Philosophically, Americans are against taxation. We bristle at the word “tax.” After all, “no taxation without representation” is a foundational rallying cry. The phrase “carbon tax” lands poorly because it evokes images of politicians digging a new tunnel into our collective pockets. Even among supporters of carbon legislation, there’s often discomfort with handing elected officials a blank check.

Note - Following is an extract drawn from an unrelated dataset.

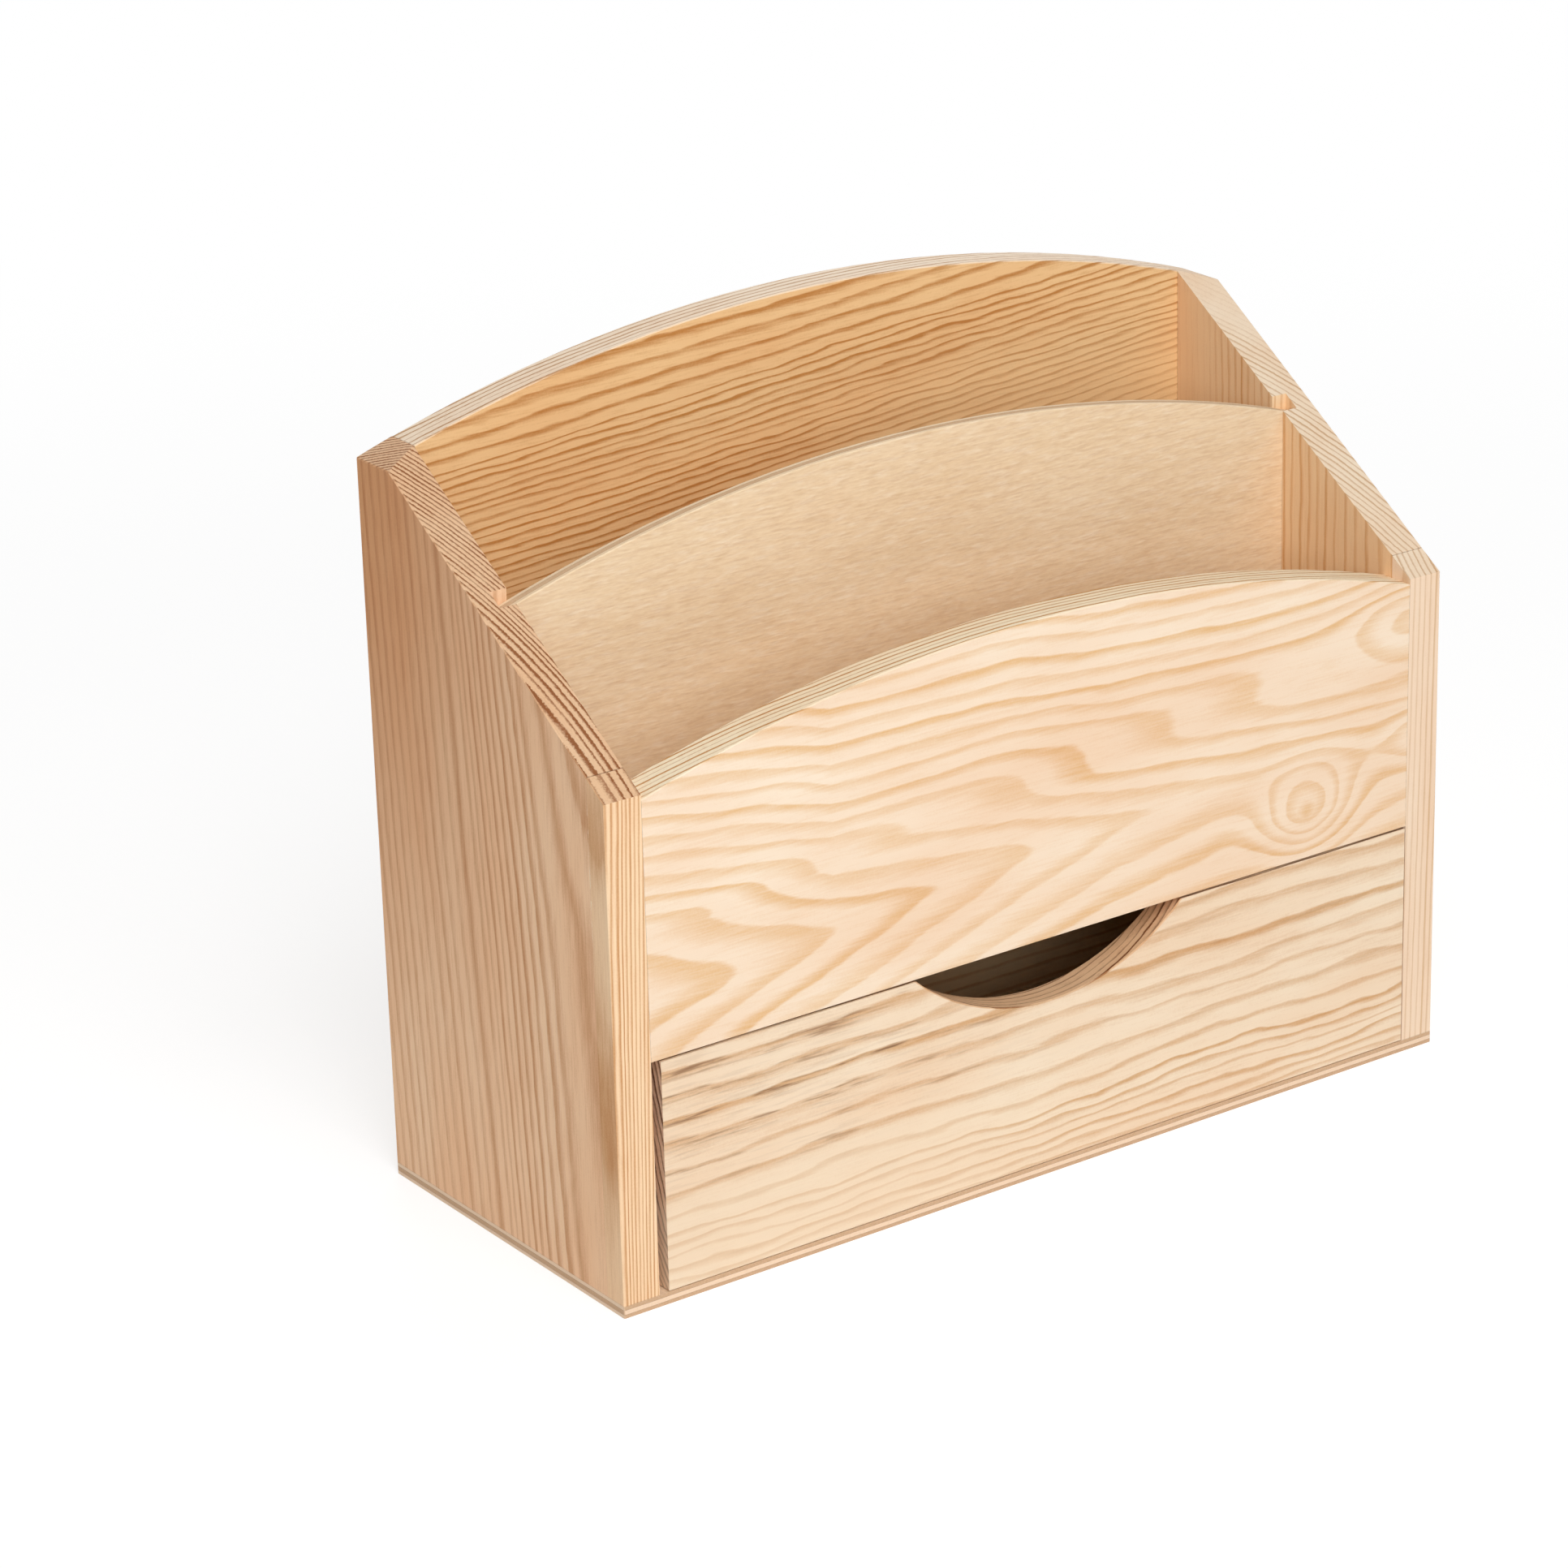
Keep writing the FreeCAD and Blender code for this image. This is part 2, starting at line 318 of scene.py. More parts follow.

And yet, most Americans recognize that emissions are pollution, and pollution carries a cost. We’re surprisingly willing to pay a bit more for a better product (cleaner energy) and we’ll even accept added fees on electricity bills when we know those dollars are building visible infrastructure.
We have proof.
Americans don’t just say that they like solar, they back it with their wallets. Favorability polls put solar right up there with apple pie, and the numbers support it. There are more than five million U.S. solar installations online, most of them residential. The U.S. solar fleet exceeds 200 GW and is worth hundreds of billions of dollars. If we’re going to pay what amounts to a carbon tax, Americans have made it clear: they want those dollars tied directly to real hardware.

A 2017 Yale University poll found that U.S. households were willing to pay up to $177 more per year on electricity bills for cleaner energy. When asked how they’d like that money spent, nearly 80% favored wind and solar development, while 77% supported infrastructure upgrades like roads and bridges.
As with the apple pie data, solar’s favorability rating, consistently above 80%, dwarfs that of even the most popular politicians: Obama, Schwarzenegger, Harris, and Sanders top out between 50% and 61%, still far behind solar.
That popularity is also why Trump, who recently called solar and wind the “scam of the year,” was never able to eliminate the tax credits. There’s precedent for this kind of political durability. In Europe, wind and solar grew under public incentive programs that rewarded early adopters, especially in the wake of repeated global energy crises.
The reason for the social acceptance is simple: the cycle works. Distributed generation brings distributed benefits—jobs, bill savings, rooftop revenue—all funded by distributed responsibility. The $177-a-year figure becomes a civic baseline.
Still, fossil-fueled media voices claim that wind and solar have “outlived” their incentives. The narrative doesn’t hold. These supports are not giveaways. They’re obligations.

Because fossil interests delayed climate action for decades, the United States forfeited its first-mover advantage and the luxury of a smooth transition under purer market principles.
America has lollygagged since the 1980s, sedated by 40 years of propaganda, even as climate science grew clearer and more urgent. The bill is now due: to meet our 2050 climate targets, we must compress 40 years of inaction into just 25 years of decisive effort. And the slope towards a stable biosphere keeps steepening.
As science raised its voice, so did its opposition. The propaganda didn’t fade, it evolved. It’s louder now, more sophisticated, and deeply embedded in the culture wars that drown out facts with outrage. Yet even in this moment, broad support for solar and storage has helped launch a genuine energy revolution.
Tax credits aren’t energy welfare. They’re the cost of delay. They’re a down payment on civic responsibility, deferred by misinformation, regulatory capture, and legislative gridlock. They’re the uncomfortable byproduct of a disrupted transition, and the price of playing catch-up in an emergency.
There’s no elegant way to undo decades of inaction, and we’re out of time for purity tests. We must embrace risk. Some things will break. Others will work. Disruption is the price of transformation. Compared to the cost of doing nothing, it’s a bargain.